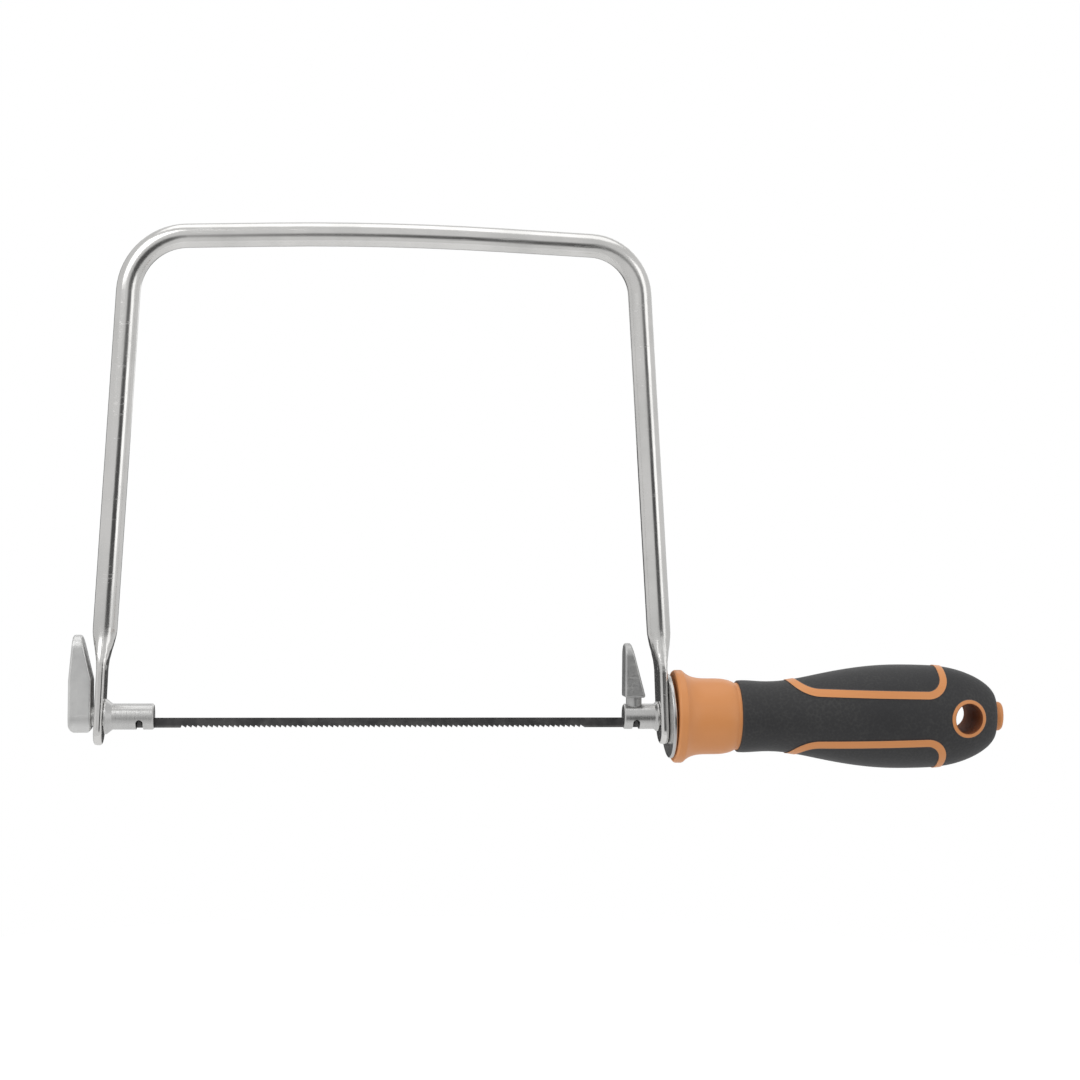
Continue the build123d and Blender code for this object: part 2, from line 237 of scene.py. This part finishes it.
DRAW_LINES = 2600                   # a metre, across the rod
DRAWN_OUT = 0.03                    # their share of that along the rod
BACK_STARTS, BACK_IS_FULL = 0.142, 0.150    # m above the blade: draw lines turn from legs to back
TOOTH_HEIGHT = 0.8 * MM
GRIND_FADE = 0.35 * MM              # from the top of the teeth down to their bright steel
SEAM_FLAT, SEAM_WIDE = 0.06 * MM, 0.16 * MM     # half widths of the parting line's top and foot
GRIME_FULL, GRIME_ENDS = 0.1 * MM, 0.25 * MM    # outside the hanging hole's radius


def nickel_rod():
    """Bright nickel plate over drawn rod: faint draw lines, smudges and hairline scratches."""
    s = Shader("nickel_rod", Metallic=1.0)
    on_back = s.share(s.axis("Z"), BACK_STARTS, BACK_IS_FULL)
    legs, back = (s.noise(scale=DRAW_LINES, detail=2.0, roughness=0.5, place=place)
                  for place in (s.stretched(1.0, 1.0, DRAWN_OUT), s.stretched(DRAWN_OUT, 1.0, 1.0)))
    drawn = s.add("ShaderNodeMix", on_back, legs, back).outputs[0]
    smudge = s.noise(scale=55, detail=3.0, roughness=0.6)
    hairlines = s.larger(s.scratches(density=900, turn=70), s.scratches(density=1300, turn=-35))
    color = s.blend(s.share(smudge, 0.35, 0.7), NICKEL, NICKEL_SMUDGED)
    rough = s.rougher(s.spread(smudge, least=0.13, most=0.24), hairlines, by=0.12)
    rough = s.plus(rough, s.spread(drawn, least=-0.03, most=0.03))
    normal = s.bump(drawn, depth=0.6e-5)
    normal = s.bump(hairlines, depth=-0.4e-5, after=normal)
    return s.finish(color, rough, normal)


def turned_steel(name, ring_value, tint=1.0):
    """Plated steel off a lathe: fine rings, a few deeper ones, and worn edges."""
    s = Shader(name, Metallic=1.0)
    value = ring_value(s)
    fine = s.lines(scale=9000, value=value, detail=3.0)
    coarse = s.lines(scale=1500, value=value, detail=1.0)
    smudge = s.noise(scale=240, detail=3.0, roughness=0.6)
    worn = s.times(s.edges(radius=0.25 * MM), s.remap(smudge, 0.4, 0.6, 0.2, 1.0))
    dull = s.blend(smudge, tinted(*TURNED, tint), tinted(*TURNED_SMUDGED, tint))
    color = s.blend(worn, dull, TURNED_WORN)
    rough = s.plus(s.spread(fine, least=0.2, most=0.34), s.spread(smudge, least=-0.03, most=0.06))
    normal = s.bump(fine, depth=1.2e-5)
    normal = s.bump(coarse, depth=2.0e-5, after=normal)
    return s.finish(color, rough, normal)


def along_spindle(s):
    """Rings that stand side by side along the saw's axis."""
    return s.axis("X")


def about_axis(s):
    """Rings round the saw's axis, one outside the other."""
    return s.distance(0.0, 1.0, 1.0)


def forged_lever(name, tint):
    """Forged and tumbled steel under satin plate, brighter on its worn edges."""
    s = Shader(name, Metallic=1.0)
    grain = s.noise(scale=1500, detail=4.0, roughness=0.6)
    dents = s.noise(scale=330, detail=2.0, roughness=0.5)
    smudge = s.noise(scale=120, detail=3.0, roughness=0.6)
    hairlines = s.larger(s.scratches(density=1100, turn=80), s.scratches(density=900, turn=25))
    worn = s.times(s.edges(radius=0.5 * MM), s.remap(grain, 0.35, 0.6, 0.1, 1.0))
    smudged = s.share(smudge, 0.35, 0.65)
    dull = s.blend(smudged, tinted(*FORGED, tint), tinted(*FORGED_SMUDGED, tint))
    color = s.blend(worn, dull, tinted(*FORGED_WORN, tint))
    rough = s.rougher(s.spread(grain, least=0.33, most=0.48), worn, by=-0.1)
    rough = s.rougher(rough, hairlines, by=0.1)
    normal = s.bump(grain, depth=2.5e-5)
    normal = s.bump(dents, depth=4.0e-5, after=normal)
    normal = s.bump(hairlines, depth=-1.0e-5, after=normal)
    return s.finish(color, rough, normal)


def blade_steel(tooth_top):
    """Dark hardened strip with grinding marks along it, and teeth ground brighter."""
    s = Shader("blade_steel", Metallic=1.0)
    ground = s.noise(scale=5200, detail=3.0, roughness=0.6, place=s.stretched(0.05, 1.0, 1.0))
    stain = s.noise(scale=160, detail=4.0, roughness=0.65)
    on_teeth = s.share(s.axis("Z"), tooth_top, tooth_top - GRIND_FADE)
    dark = s.blend(s.share(stain, 0.35, 0.7), BLADE, BLADE_STAINED)
    bright = s.times(on_teeth, s.remap(stain, 0.3, 0.6, 0.25, 0.6))
    color = s.blend(bright, dark, BLADE_GROUND)
    rough = s.plus(s.spread(ground, least=0.3, most=0.46), s.remap(stain, 0.4, 0.7, 0.0, 0.1))
    return s.finish(color, rough, s.bump(ground, depth=1.2e-5))


def orange_plastic(hole_radius):
    """Hard moulded plastic: a spark-eroded skin, faint flow marks, a parting line and scuffs.

    The hanging hole, along Y through the origin, is darkened by grime and has a duller wall."""
    s = Shader("orange_plastic", IOR=1.46, Specular_IOR_Level=0.42)
    from_hole = s.distance(1.0, 0.0, 1.0)
    in_hole = s.share(from_hole, hole_radius + GRIME_ENDS, hole_radius + GRIME_FULL)
    flow = s.noise(scale=38, detail=3.0, roughness=0.6, place=s.stretched(0.4, 1.0, 1.0))
    skin = s.noise(scale=5200, detail=2.0, roughness=0.55)
    scuffs = s.larger(s.scratches(density=1300, turn=60, low=0.7),
                      s.scratches(density=1700, turn=-25, low=0.7))
    worn = s.times(s.edges(radius=0.35 * MM), s.remap(skin, 0.4, 0.6, 0.0, 0.5))
    body = s.blend(s.share(flow), ORANGE, ORANGE_FLOWED)
    color = s.blend(s.larger(worn, s.times(scuffs, 0.12)), body, ORANGE_WORN)
    color = s.blend(in_hole, color, ORANGE_GRIMY)
    rough = s.rougher(s.spread(skin, least=0.3, most=0.42), scuffs, by=0.12)
    rough = s.rougher(rough, in_hole, by=0.35)
    seam = s.share(s.math("ABSOLUTE", s.axis("Y")), SEAM_WIDE, SEAM_FLAT)
    normal = s.bump(skin, depth=1.6e-5)
    normal = s.bump(seam, depth=6.0e-5, after=normal)
    normal = s.bump(scuffs, depth=-1.0e-5, after=normal)
    return s.finish(color, rough, normal)


def soft_grip(name, grain_scale, grain_depth):
    """Moulded elastomer: a leathery grain, dusty in its low places and polished on its edges."""
    s = Shader(name, IOR=1.5, Specular_IOR_Level=0.4, Sheen_Weight=0.06, Sheen_Roughness=0.5)
    pebble = s.cells(grain_scale)
    fine = s.noise(scale=grain_scale * 3.5, detail=3.0, roughness=0.6)
    handled = s.noise(scale=46, detail=3.0, roughness=0.6)
    grain = s.plus(s.share(pebble, 0.75, 0.0), s.times(fine, 0.5))
    worn = s.times(s.edges(radius=0.6 * MM), s.remap(fine, 0.35, 0.6, 0.3, 0.9))
    low_places = s.remap(pebble, 0.45, 0.8, 0.0, 0.45)
    dust = s.times(low_places, s.remap(handled, 0.35, 0.7, 0.2, 1.0))
    body = s.blend(s.share(handled, 0.35, 0.7), BLACK, BLACK_HANDLED)
    color = s.blend(dust, body, BLACK_DUSTY)
    color = s.blend(worn, color, BLACK_WORN)
    rough = s.plus(s.spread(handled, least=0.5, most=0.66), s.spread(fine, least=-0.04, most=0.06))
    rough = s.rougher(rough, worn, by=-0.15)
    return s.finish(color, rough, s.bump(grain, depth=grain_depth))


def dress(node_names, material):
    """Give CAD nodes a material in each of their slots."""
    for name in node_names:
        slots = nodes[name].data.materials
        if not len(slots):
            slots.append(material)
        for index in range(len(slots)):
            slots[index] = material


def dress_all():
    tooth_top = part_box("blade")[0].z + TOOTH_HEIGHT
    mounts = frame["record"]["mounts"]
    hang_hole = next(mount for mount in mounts if mount["name"] == "hang_hole")
    dress(["frame"], nickel_rod())
    dress(["front_spindle", "rear_spindle"], turned_steel("turned_spindle", along_spindle))
    dress(["thread_insert"], turned_steel("turned_insert", along_spindle, tint=0.9))
    dress(["thrust_disc"], turned_steel("pressed_disc", about_axis, tint=0.95))
    dress(["front_lever"], forged_lever("forged_front_lever", tint=1.0))
    dress(["rear_lever"], forged_lever("forged_rear_lever", tint=0.72))
    dress(["blade", "blade_pin_front", "blade_pin_rear"], blade_steel(tooth_top))
    dress(["handle_core"], orange_plastic(hang_hole["dims"]["r_mm"] * MM))
    dress(["grip_sleeve"], soft_grip("grip_black", grain_scale=1150, grain_depth=3.5e-5))
    dress(["grip_pad_top", "grip_pad_bottom"],
          soft_grip("pad_black", grain_scale=1500, grain_depth=2.5e-5))


# ---------------------------------------------------------------------------- studio

FLOOR_DROP = 0.45                   # below the saw's lowest point
FLOOR_RADIUS = 1.2
FLOOR_SIDES = 96
FLOOR_FRONT_Y = -0.3                # its near edge, between the camera and the saw
FLOOR_GLOW = 0.5                    # only for the camera, so that the floor reads as white
FLOOR_PALE = tinted(0.93, 0.93, 0.93)
FLOOR_MOTTLED = tinted(0.90, 0.90, 0.90)

ROOM_WHITE = 0.68                   # the room's brightness in reflections and as light
PATCH_BLUR = 7.0                    # degrees either side of a patch's edge

# Each dark patch: azimuth from the front towards +X, height, half width in degrees, brightness
DARK_PATCHES = ((20.0, -0.2, 22.0, 0.07), (188.0, 0.0, 32.0, 0.06))

# Each softbox: name, place, width, height, watts
SOFTBOXES = (
    ("key", (-0.85, -0.75, 0.75), 0.8, 0.8, 3.0),
    ("fill", (0.75, -0.75, 0.35), 0.6, 0.9, 1.1),
    ("top", (-0.12, 0.05, 1.05), 1.1, 0.7, 1.7),
    ("back", (-0.1, 1.0, 0.45), 1.3, 0.7, 1.6),
)


def make_floor():
    """A plain pale floor, well below the hanging saw."""
    mesh = bpy.data.meshes.new("floor")
    build = bmesh.new()
    bmesh.ops.create_circle(build, cap_ends=True, segments=FLOOR_SIDES, radius=FLOOR_RADIUS)
    build.to_mesh(mesh)
    build.free()
    floor = bpy.data.objects.new("floor", mesh)
    saw_lowest = cad_box[0][2]
    floor.location = (CAMERA_AIM.x, FLOOR_FRONT_Y + FLOOR_RADIUS, saw_lowest - FLOOR_DROP)
    bpy.context.scene.collection.objects.link(floor)
    s = Shader("floor_paint", Emission_Color=WHITE)
    seen = s.add("ShaderNodeLightPath").outputs["Is Camera Ray"]
    s.feed(s.bsdf.inputs["Emission Strength"], s.times(seen, FLOOR_GLOW))
    mottle = s.noise(scale=3, detail=3.0, roughness=0.5)
    color = s.blend(mottle, FLOOR_PALE, FLOOR_MOTTLED)
    rough = s.spread(mottle, least=0.85, most=0.95)
    mesh.materials.append(s.finish(color, rough, s.bump(mottle, depth=1e-4)))


def make_world():
    """A white room with a darker patch before and behind the saw, which the camera can't see."""
    world = bpy.data.worlds.new("white_room")
    bpy.context.scene.world = world
    world.use_nodes = True
    room = Nodes(world.node_tree)
    towards = room.add("ShaderNodeTexCoord").outputs["Generated"]
    shade = None
    for azimuth, height, width, brightness in DARK_PATCHES:
        turn = radians(azimuth)
        aim = Vector((sin(turn), -cos(turn), height)).normalized()
        facing = room.add("ShaderNodeVectorMath", towards, aim, operation="DOT_PRODUCT")
        outside, inside = (cos(radians(width + blur)) for blur in (PATCH_BLUR, -PATCH_BLUR))
        patch = room.add("ShaderNodeMapRange", facing.outputs["Value"], outside, inside,
                         ROOM_WHITE, brightness, interpolation_type="SMOOTHSTEP").outputs[0]
        shade = patch if shade is None else room.math("MINIMUM", shade, patch)
    seen = room.add("ShaderNodeLightPath").outputs["Is Camera Ray"]
    strength = room.add("ShaderNodeMix", seen, shade, 1.0).outputs[0]
    background = world.node_tree.nodes["Background"]
    room.feed(background.inputs["Strength"], strength)
    room.feed(background.inputs["Color"], WHITE)


def make_lights():
    for name, place, width, height, watts in SOFTBOXES:
        data = bpy.data.lights.new(name, "AREA")
        data.shape = "RECTANGLE"
        data.size = width
        data.size_y = height
        data.energy = watts
        light = bpy.data.objects.new(name, data)
        light.location = place
        light.rotation_euler = (CAMERA_AIM - Vector(place)).to_track_quat("-Z", "Y").to_euler()
        light.visible_camera = False
        bpy.context.scene.collection.objects.link(light)


# ----------------------------------------------------------------------------- scene

dress_all()
make_camera()
make_floor()
make_world()
make_lights()
bpy.context.scene.view_settings.view_transform = "Standard"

┄┄┄┄┄┄┄┄┄┄┄┄┄┄┄┄┄┄┄┄

▸ **GOAL OF THE EXERCISE**
Set down verbatim only the lines between the start of the data above and the line with "GRIME_FULL, GRIME_ENDS = 0.1", both boundaries included.

▸ **SOLUTION TO THIS EXERCISE**
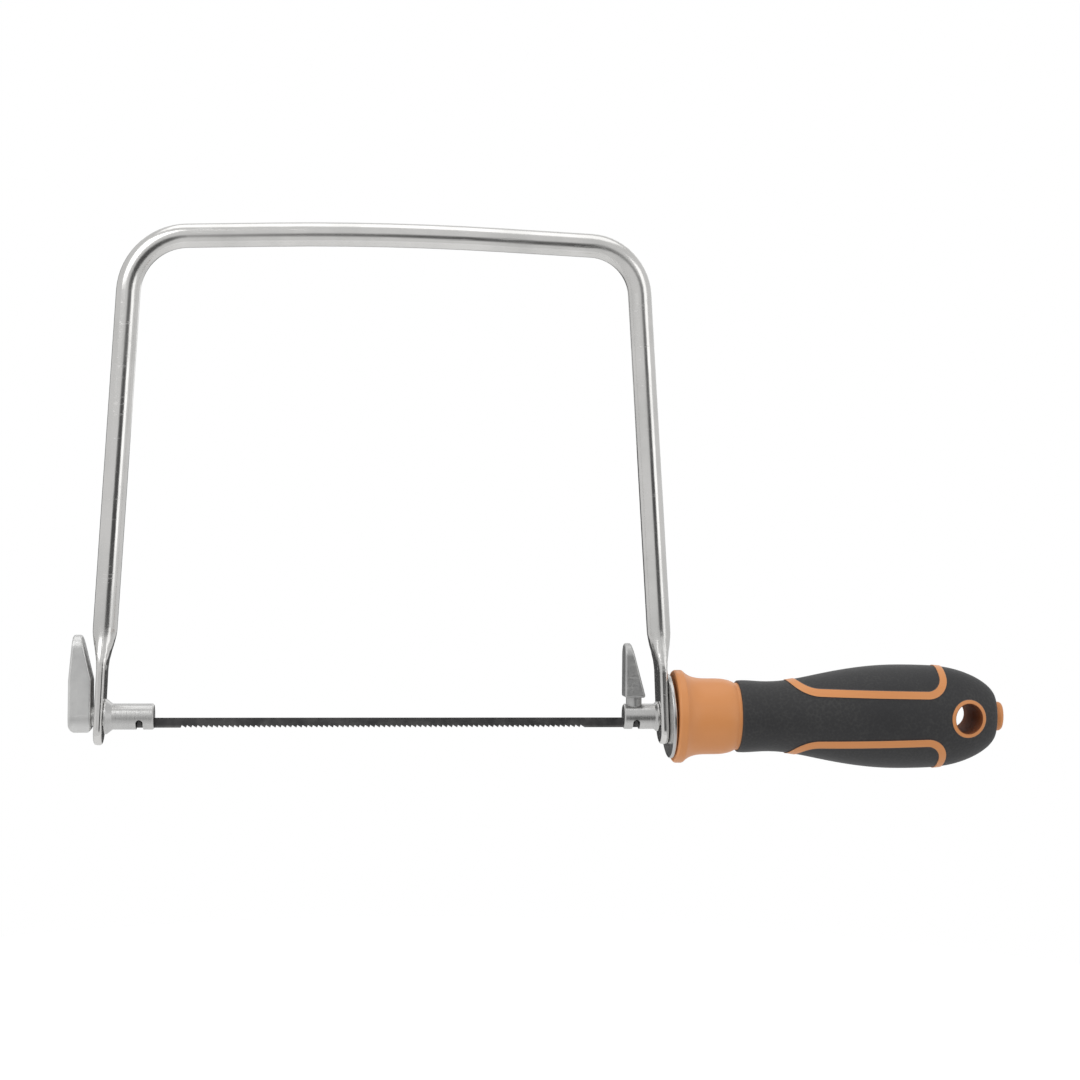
Continue the build123d and Blender code for this object: part 2, from line 237 of scene.py. This part finishes it.
DRAW_LINES = 2600                   # a metre, across the rod
DRAWN_OUT = 0.03                    # their share of that along the rod
BACK_STARTS, BACK_IS_FULL = 0.142, 0.150    # m above the blade: draw lines turn from legs to back
TOOTH_HEIGHT = 0.8 * MM
GRIND_FADE = 0.35 * MM              # from the top of the teeth down to their bright steel
SEAM_FLAT, SEAM_WIDE = 0.06 * MM, 0.16 * MM     # half widths of the parting line's top and foot
GRIME_FULL, GRIME_ENDS = 0.1 * MM, 0.25 * MM    # outside the hanging hole's radius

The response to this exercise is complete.